Yes, so I can take that it because it kind of dovetails also around revenue generating milestones that customer does have epi tools. But they have not taken a manufacturing license, which is what we charge customers for when we deliver the MST recipe for them to install in tool. So that would be an important milestone to reach. And as we talked about with the first JDA, that was a, the sort of the first revenue milestone was when we delivered the MST recipe to them, and they installed it in the tool. And second JDA customer does have a tool to receive the recipe. And we are hopeful that they’ll get to that milestone soon, and they’ll be depositing MST in their own fab.

Mike Bishop

Okay, and just to recap, this is for Scott, how long do you wafer runs take?

Scott Bibaud

Yes, so a typical wafer run, where they’re sending us wafers to do deposition takes around nine months, the fastest we’ve ever done has been a six month run, where everything went very, very fast on both sides. These days with the capacity issues, we haven’t seen a wafer run that quick, quite a while. Some of them can last longer. But that, but it’s fairly typical that it’s about nine months from starting the wafers until we get test results.

Mike Bishop

All right, great. And at this point, Scott, I’ll turn the call to you for closing comments.

Scott Bibaud

All right. Thanks a lot, Mike. And I want to thank everyone today for attending today’s presentation. It was great to be able to share with you our recent momentum, and to give you a feeling of the excitement we’re experiencing inside at Atomera. Please continue to look for our news, articles and blog posts to keep you up to date on our progress, which are available along with investor alerts on our website atomera.com.
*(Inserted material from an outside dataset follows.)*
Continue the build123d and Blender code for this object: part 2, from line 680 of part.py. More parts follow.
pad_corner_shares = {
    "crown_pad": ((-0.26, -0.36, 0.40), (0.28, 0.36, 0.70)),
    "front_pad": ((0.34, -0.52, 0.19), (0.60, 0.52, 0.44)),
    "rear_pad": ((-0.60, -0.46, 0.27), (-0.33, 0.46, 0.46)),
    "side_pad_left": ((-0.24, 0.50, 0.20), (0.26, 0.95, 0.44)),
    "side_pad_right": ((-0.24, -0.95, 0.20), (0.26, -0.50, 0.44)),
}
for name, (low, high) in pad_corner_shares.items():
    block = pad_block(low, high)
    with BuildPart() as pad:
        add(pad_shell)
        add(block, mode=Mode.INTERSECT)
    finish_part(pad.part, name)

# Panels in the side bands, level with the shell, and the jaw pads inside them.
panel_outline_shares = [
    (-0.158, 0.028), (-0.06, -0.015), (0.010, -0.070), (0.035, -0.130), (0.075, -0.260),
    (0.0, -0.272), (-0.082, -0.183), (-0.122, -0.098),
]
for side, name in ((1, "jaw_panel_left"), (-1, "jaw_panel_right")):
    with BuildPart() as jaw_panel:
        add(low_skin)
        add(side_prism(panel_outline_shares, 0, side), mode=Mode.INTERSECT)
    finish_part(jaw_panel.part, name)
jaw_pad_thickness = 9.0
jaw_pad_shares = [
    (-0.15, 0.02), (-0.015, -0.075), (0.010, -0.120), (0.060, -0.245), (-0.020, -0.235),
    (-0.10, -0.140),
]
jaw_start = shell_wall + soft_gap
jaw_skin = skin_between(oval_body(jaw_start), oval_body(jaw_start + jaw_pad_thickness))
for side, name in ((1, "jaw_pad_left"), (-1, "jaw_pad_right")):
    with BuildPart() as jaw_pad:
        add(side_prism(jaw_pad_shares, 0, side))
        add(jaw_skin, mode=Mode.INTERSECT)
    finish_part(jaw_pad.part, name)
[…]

We look forward to seeing some of you during our scheduled marketing activities, including the Oppenheimer Technology Internet and Communications Conference, and the Needham SemiCap and EDA Conference. Should you have additional questions, please contact Mike Bishop who’ll be happy to follow up. Thank you again for your support and we look forward to our next update call.

Mike Bishop

All right, thank you, Scott. At this point, you may disconnect from the call.